** Goal **
Below are records; please set down exactly the lines from the first through the one containing "tap_radius = 17.5".

** Given data **
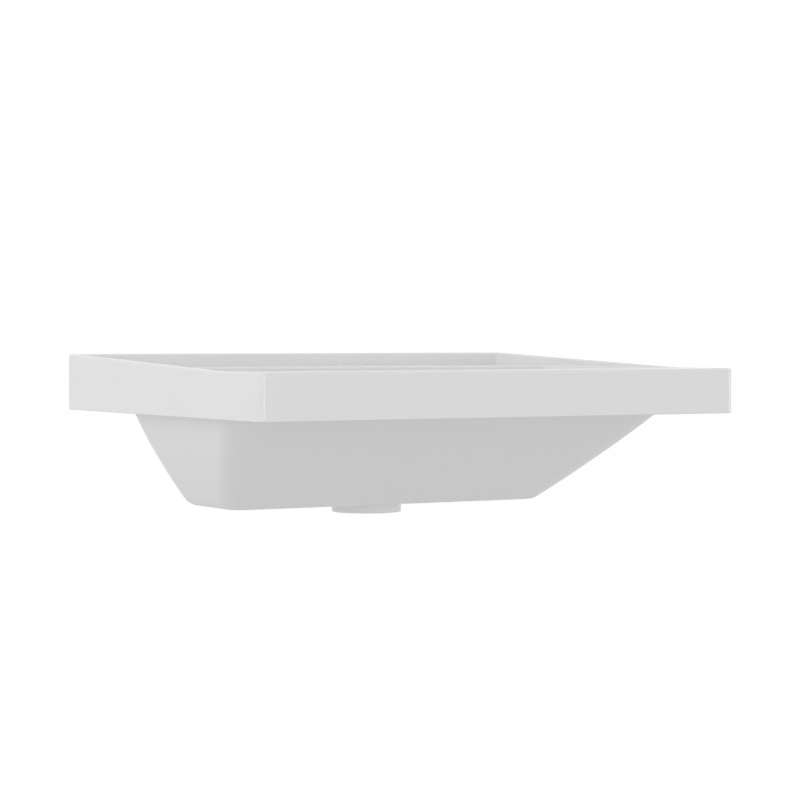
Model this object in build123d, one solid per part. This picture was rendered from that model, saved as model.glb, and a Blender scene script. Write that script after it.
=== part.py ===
from build123d import *
import math
import os

# Cabinet-top laundry basin, cast in one piece, with its overflow, outlet and plug.
# X runs along the front, +Y points at the wall behind, +Z is up. All sizes are millimetres.
# The origin is the centre of the seat, the underside of the skirt that stands on the cabinet.

# Outside of the casting
basin_width = 600.0
basin_depth = 500.0
deck_height = 50.5            # front edge and tap deck above the seat
back_height = 65.7            # back border above the seat
level_run = 107.0             # the side borders start to rise this far behind the front
front_corner = 12.0
back_corner = 3.0
top_edge = 3.0
seat_edge = 1.0
skirt_wall = 10.0
deck_wall = 12.0

# Raised border at the sides and back of the deck
side_border = 8.0
back_border = 12.0
border_corner = 6.0
border_edge = 2.0

# Bowl, as insets of its inner faces from the outside of the casting
floor_drop = 98.5             # bowl floor below the seat
side_rim, side_seat, side_floor = 13.0, 32.4, 96.8
front_rim, front_seat, front_floor = 44.0, 111.9, 259.2
back_face = 143.0             # the back wall is upright
corner_rim, corner_seat, corner_floor = 14.0, 22.8, 17.0
bowl_wall = 10.0
floor_wall = 10.0
back_wall = 24.0              # thicker, because the overflow runs down inside it
opening_edge = 2.5
floor_edge = 6.0
underside_edge = 22.0

# Outlet boss under the floor
outlet_from_back = 184.6
boss_radius = 41.0
boss_drop = 11.0
boss_edge = 1.5

# Tap hole in the deck
tap_from_back = 60.0
tap_radius = 17.5

# Overflow: a round hole in the back wall and a flat channel cast inside the wall
overflow_level = 24.0
overflow_radius = 12.0
channel_width = 44.0
channel_gap = 5.0
channel_cover = 4.0           # wall between the channel and the bowl where it reaches the floor
channel_turn_back = 1.0       # the channel turns under the floor this far behind the bowl's back wall
channel_turn_drop = 1.5       # and this far below the floor
cover_lap = 3.5               # cover beyond the hole
cover_wall = 2.7              # of the spigot
cover_thick = 2.2
cover_spigot = 7.0
cover_gap = 0.3               # spigot to the hole
cover_edge = 0.7
cover_gasket = 0.8

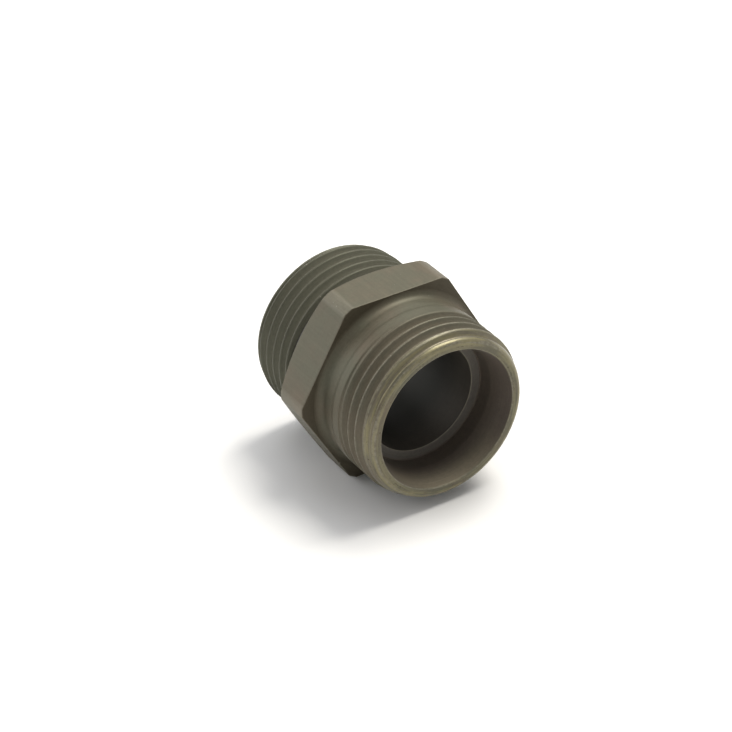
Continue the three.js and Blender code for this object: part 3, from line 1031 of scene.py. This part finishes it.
azimuth, elevation = math.radians(CAMERA_AZIMUTH), math.radians(CAMERA_ELEVATION)
back = Vector((math.sin(azimuth) * math.cos(elevation), -math.cos(azimuth) * math.cos(elevation),
               math.sin(elevation)))
level = back.to_track_quat("Z", "Y").to_matrix().to_4x4()
turned = level @ Matrix.Rotation(math.radians(CAMERA_ROLL), 4, "Z")
camera_data = bpy.data.cameras.new("camera")
camera_data.lens = CAMERA_LENS
camera_data.sensor_width = 36
camera = bpy.data.objects.new("camera", camera_data)
bpy.context.scene.collection.objects.link(camera)
aside = turned.col[1].to_3d() * AIM_UP - turned.col[0].to_3d() * AIM_LEFT
camera.matrix_world = Matrix.Translation(back * CAMERA_DISTANCE + aside) @ turned
bpy.context.scene.camera = camera
print("camera at", [round(value / MM, 1) for value in camera.matrix_world.translation], "mm")

# %% [markdown]
# ## The floor and the lights
#
# The part lies on plain white paper, on the flat that faces down. A dull olive metal needs large,
# soft lights: a wide one overhead, a smaller and warmer one inside it that puts the bright streak
# on the nose, and one at the side for the left flats. The white room fills in the rest.

# %% Floor and lights
def sheet(name, corners):
    mesh = bpy.data.meshes.new(name)
    mesh.from_pydata(corners, [], [range(len(corners))])
    made = bpy.data.objects.new(name, mesh)
    bpy.context.scene.collection.objects.link(made)
    return made


FLOOR_REACH = 3.0
floor = sheet("floor", [(FLOOR_REACH * x, FLOOR_REACH * y, body_low.z)
                        for x, y in ((-1, -1), (1, -1), (1, 1), (-1, 1))])
paper, paper_surface, _ = new_material("paper")
paper_surface.inputs["Base Color"].default_value = (0.85, 0.85, 0.85, 1)
paper_surface.inputs["Roughness"].default_value = 0.9
paper_surface.inputs["Specular IOR Level"].default_value = 0.1
floor.data.materials.append(paper)
floor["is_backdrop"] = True


def softbox(name, direction, distance, size, radiance, colour=(1, 1, 1)):
    """A square area light that faces the part from a direction."""
    light = bpy.data.lights.new(name, "AREA")
    light.shape = "SQUARE"
    light.size = size
    light.energy = radiance * math.pi * size ** 2
    light.color = colour
    holder = bpy.data.objects.new(name, light)
    bpy.context.scene.collection.objects.link(holder)
    aim = Vector(direction).normalized()
    holder.location = aim * distance
    holder.rotation_euler = aim.to_track_quat("Z", "Y").to_euler()
    return holder


softbox("overhead", (-0.30, 0.35, 0.89), 1.0, 1.3, 1.2)
softbox("key", (-0.03, 0.44, 0.89), 1.1, 0.55, 11.5, (1.0, 0.96, 0.88))
softbox("side", (-0.75, -0.60, 0.28), 1.0, 0.9, 2.05)

world = bpy.data.worlds.new("room")
bpy.context.scene.world = world
world.use_nodes = True
world.node_tree.nodes["Background"].inputs["Color"].default_value = (1, 1, 1, 1)
world.node_tree.nodes["Background"].inputs["Strength"].default_value = 0.40

bpy.context.scene.view_settings.view_transform = "Standard"
print("lights:", [light.name for light in bpy.data.lights])

# %% [markdown]
#
# The box round the finished pieces lies within the box of the CAD model; the smallest room left
# between the two boxes is printed. The boxes say nothing of the surfaces in between: the body here
# holds about 1 percent more than the CAD solid.

spare = min(min(new - old for new, old in zip(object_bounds()[0], cad_box[0])),
            min(old - new for new, old in zip(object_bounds()[1], cad_box[1])))
print("room left inside the CAD box: {:.6f} mm".format(spare / MM))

** Answer **
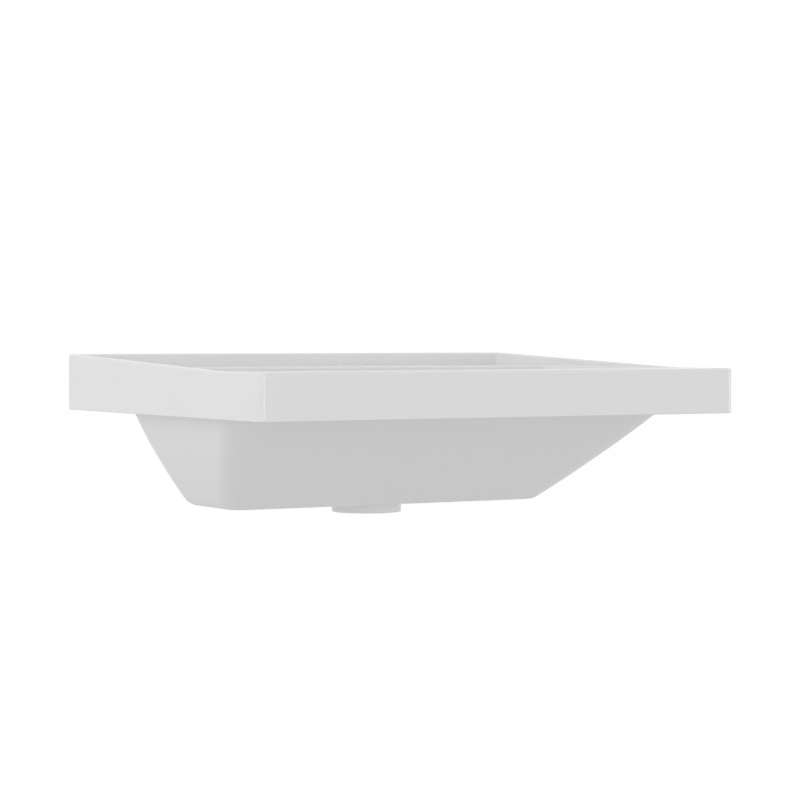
Model this object in build123d, one solid per part. This picture was rendered from that model, saved as model.glb, and a Blender scene script. Write that script after it.
=== part.py ===
from build123d import *
import math
import os

# Cabinet-top laundry basin, cast in one piece, with its overflow, outlet and plug.
# X runs along the front, +Y points at the wall behind, +Z is up. All sizes are millimetres.
# The origin is the centre of the seat, the underside of the skirt that stands on the cabinet.

# Outside of the casting
basin_width = 600.0
basin_depth = 500.0
deck_height = 50.5            # front edge and tap deck above the seat
back_height = 65.7            # back border above the seat
level_run = 107.0             # the side borders start to rise this far behind the front
front_corner = 12.0
back_corner = 3.0
top_edge = 3.0
seat_edge = 1.0
skirt_wall = 10.0
deck_wall = 12.0

# Raised border at the sides and back of the deck
side_border = 8.0
back_border = 12.0
border_corner = 6.0
border_edge = 2.0

# Bowl, as insets of its inner faces from the outside of the casting
floor_drop = 98.5             # bowl floor below the seat
side_rim, side_seat, side_floor = 13.0, 32.4, 96.8
front_rim, front_seat, front_floor = 44.0, 111.9, 259.2
back_face = 143.0             # the back wall is upright
corner_rim, corner_seat, corner_floor = 14.0, 22.8, 17.0
bowl_wall = 10.0
floor_wall = 10.0
back_wall = 24.0              # thicker, because the overflow runs down inside it
opening_edge = 2.5
floor_edge = 6.0
underside_edge = 22.0

# Outlet boss under the floor
outlet_from_back = 184.6
boss_radius = 41.0
boss_drop = 11.0
boss_edge = 1.5

# Tap hole in the deck
tap_from_back = 60.0
tap_radius = 17.5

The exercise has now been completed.